» **Written exercise**
Return the full material exactly.

» **Source excerpt**
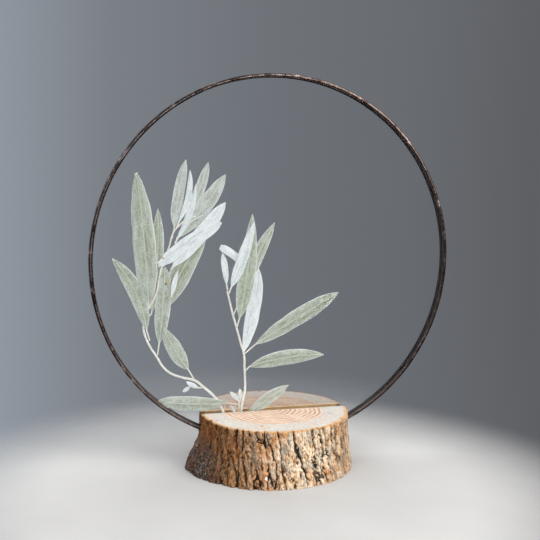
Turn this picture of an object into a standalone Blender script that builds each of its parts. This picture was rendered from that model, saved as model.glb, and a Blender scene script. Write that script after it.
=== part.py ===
"""Pressed flower frame: two sprigs of narrow leaves between two round panes of glass, held by a dark
foil rim that stands in a saw cut across a slice of log. Metres, +Z up. The panes stand in the XZ plane,
the front of the frame faces -Y, and the underside of the log lies at z = 0 below the middle of the panes."""

import math

import bmesh
import bpy
from mathutils import Matrix, Vector

MM = 0.001

# Log slice
LOG_HEIGHT = 29 * MM
LOG_TOP_RADIUS = 41.6 * MM
LOG_FOOT_RADIUS = 46.4 * MM
LOG_SWELL = 1.9 * MM          # how far the section leans out towards LOG_SWELL_ANGLE
LOG_SWELL_ANGLE = math.radians(-122)
ROOT_FLARE = 7.5 * MM         # the start of a root, at the foot on the left
ROOT_ANGLE = math.radians(190)
ROOT_SPREAD = math.radians(26)
BARK_RIDGES = 24
BARK_DEPTH = 0.55 * MM
LOG_SIDES = 144
LOG_ROWS = 6

# Saw cut
SLOT_WIDTH = 6.3 * MM
SLOT_FLOOR = 10.5 * MM
FIT_GAP = 0.3 * MM

# Panes and rim
PANE_RADIUS = 100 * MM
PANE_THICKNESS = 1.5 * MM
PANE_SPACE = 1.9 * MM         # between the panes, where the sprigs lie
RIM_RADIUS = 101.2 * MM
RIM_LIP_RADIUS = 99 * MM      # inner edge of the rim's lips on the faces of the glass
RIM_LIP = 0.3 * MM
RIM_LIP_GAP = 0.1 * MM
RIM_BEAD = 0.45 * MM          # rounding of the rim's two outer corners
ROUND_SIDES = 96

DISC_CENTRE = SLOT_FLOOR + FIT_GAP + RIM_RADIUS

# Sprigs
LEAF_THICKNESS = 0.12 * MM
LAYER_STEP = 0.2 * MM
STEM_FLATNESS = 0.4           # depth of a pressed stem against its width
STALK_WIDTH = 0.7 * MM
TIP_WIDTH = 0.3 * MM
BLADE_STATIONS = 10
STALK_STATIONS = 2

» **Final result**
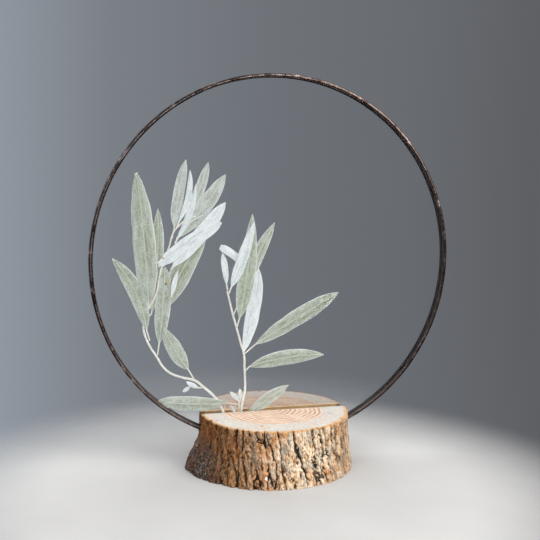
Turn this picture of an object into a standalone Blender script that builds each of its parts. This picture was rendered from that model, saved as model.glb, and a Blender scene script. Write that script after it.
=== part.py ===
"""Pressed flower frame: two sprigs of narrow leaves between two round panes of glass, held by a dark
foil rim that stands in a saw cut across a slice of log. Metres, +Z up. The panes stand in the XZ plane,
the front of the frame faces -Y, and the underside of the log lies at z = 0 below the middle of the panes."""

import math

import bmesh
import bpy
from mathutils import Matrix, Vector

MM = 0.001

# Log slice
LOG_HEIGHT = 29 * MM
LOG_TOP_RADIUS = 41.6 * MM
LOG_FOOT_RADIUS = 46.4 * MM
LOG_SWELL = 1.9 * MM          # how far the section leans out towards LOG_SWELL_ANGLE
LOG_SWELL_ANGLE = math.radians(-122)
ROOT_FLARE = 7.5 * MM         # the start of a root, at the foot on the left
ROOT_ANGLE = math.radians(190)
ROOT_SPREAD = math.radians(26)
BARK_RIDGES = 24
BARK_DEPTH = 0.55 * MM
LOG_SIDES = 144
LOG_ROWS = 6

# Saw cut
SLOT_WIDTH = 6.3 * MM
SLOT_FLOOR = 10.5 * MM
FIT_GAP = 0.3 * MM

# Panes and rim
PANE_RADIUS = 100 * MM
PANE_THICKNESS = 1.5 * MM
PANE_SPACE = 1.9 * MM         # between the panes, where the sprigs lie
RIM_RADIUS = 101.2 * MM
RIM_LIP_RADIUS = 99 * MM      # inner edge of the rim's lips on the faces of the glass
RIM_LIP = 0.3 * MM
RIM_LIP_GAP = 0.1 * MM
RIM_BEAD = 0.45 * MM          # rounding of the rim's two outer corners
ROUND_SIDES = 96

DISC_CENTRE = SLOT_FLOOR + FIT_GAP + RIM_RADIUS

# Sprigs
LEAF_THICKNESS = 0.12 * MM
LAYER_STEP = 0.2 * MM
STEM_FLATNESS = 0.4           # depth of a pressed stem against its width
STALK_WIDTH = 0.7 * MM
TIP_WIDTH = 0.3 * MM
BLADE_STATIONS = 10
STALK_STATIONS = 2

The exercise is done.